Information provided -
/---
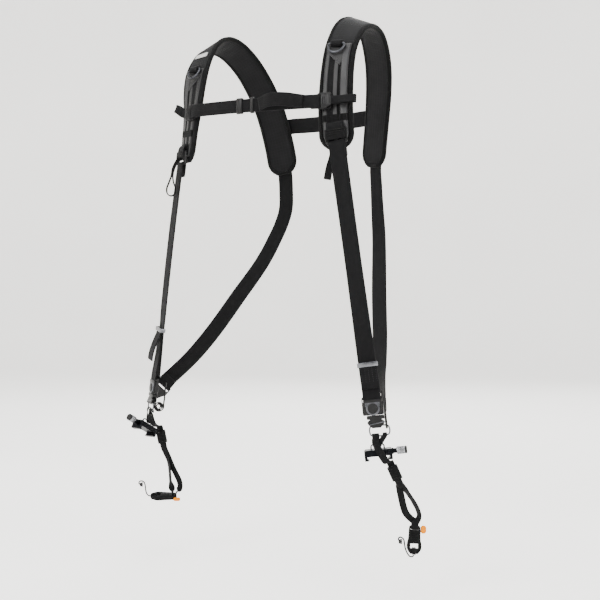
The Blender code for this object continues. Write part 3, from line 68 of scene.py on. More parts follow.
def makeCamera():
    lens = bpy.data.cameras.new("photo_camera")
    lens.lens = photo["lens"]
    lens.sensor_width = photo["sensor"]
    lens.shift_x = photo["shift"]
    eye = bpy.data.objects.new("photo_camera", lens)
    eye.location = photo["eye"]
    eye.rotation_euler = (math.radians(90), 0, math.radians(photo["turn"]))
    bpy.context.scene.collection.objects.link(eye)
    bpy.context.scene.camera = eye


makeCamera()

# Sizes that all the webbing shares, in metres
cloth = {
    "gap": 0.0003,
    "layerGap": 0.0004,
    "webW": 0.025,
    "webT": 0.0016,
    "sternumW": 0.02,
    "loopW": 0.012,
    "tailW": 0.011,
    "tetherW": 0.01,
    "tetherT": 0.0014,
    "step": 0.0022,
}
sides = {"left_": 1, "right_": -1}


def placeOf(origin, u, v):
    # a place with x along u, y along v and z out of the face
    u = Vector(u)
    v = Vector(v).normalized()
    u = (u - v * u.dot(v)).normalized()
    n = u.cross(v)
    turned = Matrix((u, v, n)).transposed().to_4x4()
    return Matrix.Translation(Vector(origin)) @ turned


def facing(origin, turn, up=(0, 0, 1)):
    # a place whose face looks towards the given turn, 0 being straight ahead of the wearer
    a = math.radians(turn)
    return placeOf(origin, (math.cos(a), math.sin(a), 0), up)


def at(place, x=0.0, y=0.0, z=0.0):
    return place @ Vector((x, y, z))


def axis(place, k):
    return place.to_3x3().col[k].normalized()


def shifted(place, x=0.0, y=0.0, z=0.0):
    return place @ Matrix.Translation((x, y, z))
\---
Make an exact copy of the material above.

Exercise output -
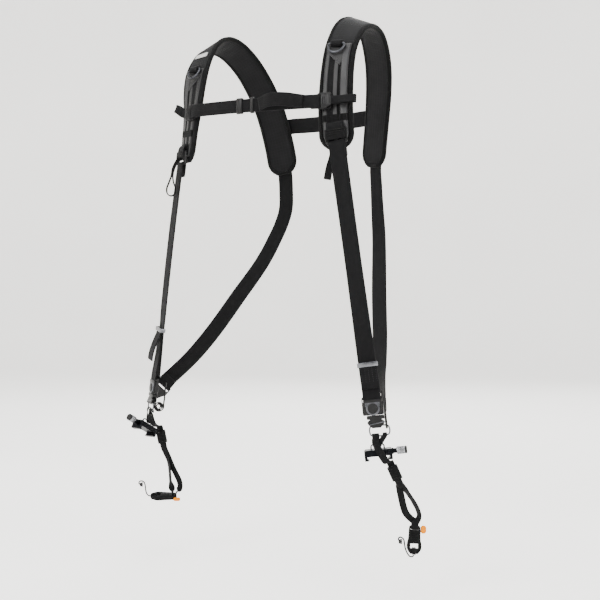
The Blender code for this object continues. Write part 3, from line 68 of scene.py on. More parts follow.
def makeCamera():
    lens = bpy.data.cameras.new("photo_camera")
    lens.lens = photo["lens"]
    lens.sensor_width = photo["sensor"]
    lens.shift_x = photo["shift"]
    eye = bpy.data.objects.new("photo_camera", lens)
    eye.location = photo["eye"]
    eye.rotation_euler = (math.radians(90), 0, math.radians(photo["turn"]))
    bpy.context.scene.collection.objects.link(eye)
    bpy.context.scene.camera = eye


makeCamera()

# Sizes that all the webbing shares, in metres
cloth = {
    "gap": 0.0003,
    "layerGap": 0.0004,
    "webW": 0.025,
    "webT": 0.0016,
    "sternumW": 0.02,
    "loopW": 0.012,
    "tailW": 0.011,
    "tetherW": 0.01,
    "tetherT": 0.0014,
    "step": 0.0022,
}
sides = {"left_": 1, "right_": -1}


def placeOf(origin, u, v):
    # a place with x along u, y along v and z out of the face
    u = Vector(u)
    v = Vector(v).normalized()
    u = (u - v * u.dot(v)).normalized()
    n = u.cross(v)
    turned = Matrix((u, v, n)).transposed().to_4x4()
    return Matrix.Translation(Vector(origin)) @ turned


def facing(origin, turn, up=(0, 0, 1)):
    # a place whose face looks towards the given turn, 0 being straight ahead of the wearer
    a = math.radians(turn)
    return placeOf(origin, (math.cos(a), math.sin(a), 0), up)


def at(place, x=0.0, y=0.0, z=0.0):
    return place @ Vector((x, y, z))


def axis(place, k):
    return place.to_3x3().col[k].normalized()


def shifted(place, x=0.0, y=0.0, z=0.0):
    return place @ Matrix.Translation((x, y, z))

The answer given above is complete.